Tricky though it might be to tie all these issues together into a coherent whole, Modine's pulled it off -- and in a 15-minute film, no less. Jesus Was a Commie, which Modine wrote and co-directed with filmmaker Terence Ziegler, has been at a selection of film festivals around the world since its release this past November. (The video will be available through iTunes at the beginning of the year, along with several of Modine's other directorial works -- including I Think I Thought and To Kill an American, which Modine says "should be seen as one film" together with Jesus Was a Commie. "All three illuminate areas in our minds where we've turned off the lights.") Provocative title notwithstanding, Jesus Was a Commie is hard to argue with. Adapted from an essay Modine wrote for Finch's Quarterly Review, a highbrow zine that boasts contributors like Kevin Spacey and John Malkovich, the film is an elaborate montage of religious, historical and scientific imagery, along with footage of Modine -- playing an everyman named "John Doe" -- exploring the streets of New York. As the images flash by, Modine's voice guides the viewer through an intricate but compelling argument: That global harmony and personal responsibility are more important than ever in an age when the world can be snuffed out with the push of a button.

Fairly uncontroversial stuff -- but that hasn't kept Modine from receiving his fair share of hate mail. "I shouldn't be surprised when I am attacked for giving it that title," says Modine. "The disappointing thing is when people identifying themselves as Christian are threatening me for the title alone. They haven't seen the film and yet they have judged it."

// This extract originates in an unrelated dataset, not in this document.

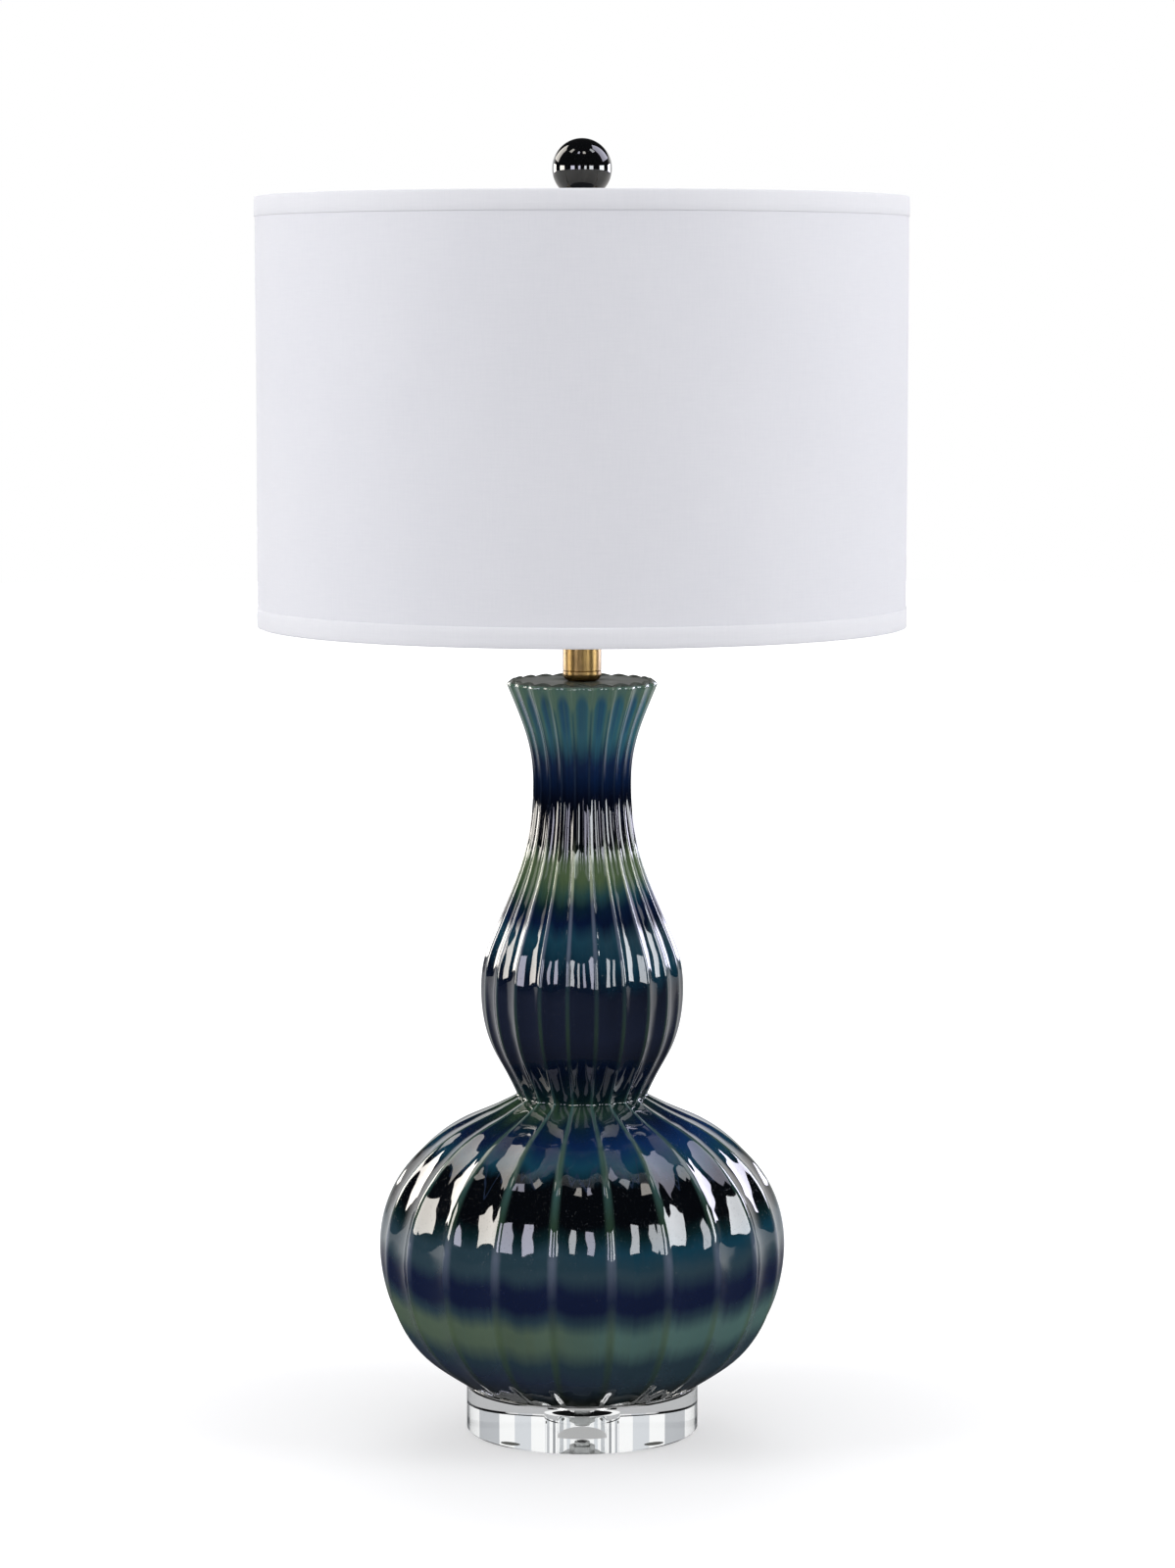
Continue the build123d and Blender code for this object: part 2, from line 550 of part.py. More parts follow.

Raised in a heavily Mormon state, Modine knows a thing or two about the devout, and contrary to what one might think after seeing Jesus Was a Commie, he also doesn't think of himself as anticapitalist. Instead, he says, "I am pro-integrity. I am pro-responsibility. If my actions cause the suffering of another species or fellow human being, I want to do what is in my power to change that behavior."

He may have the heart of an altruist, but Modine's still a professional actor -- which means playing the bad guy when the part requires it. He was recently tapped for The Dark Knight Rises, Christopher Nolan's upcoming Batman movie. Online rumor has it that Modine's character is a villainous politician. Modine only has one thing to say about that: "Don't believe what you read on the Internet!"

And what about all those other evils in the world: suburban sprawl, nukes and the like? If he could make one sweeping change to address it all, says Modine, he would strike the problem at its root.

"I would ban any frivolous use of gasoline," he says. "I would also enforce gas rationing on all citizens. Encouraging carpooling and in- vestment in the infrastructure of our country with light rail, trains and trolley systems. And of course bike lanes. Encouraging young people to ride bikes to school instead of buses and cars."

It won't bring his dog back -- or the house in Orem -- but that kind of personal responsibility just might be a start.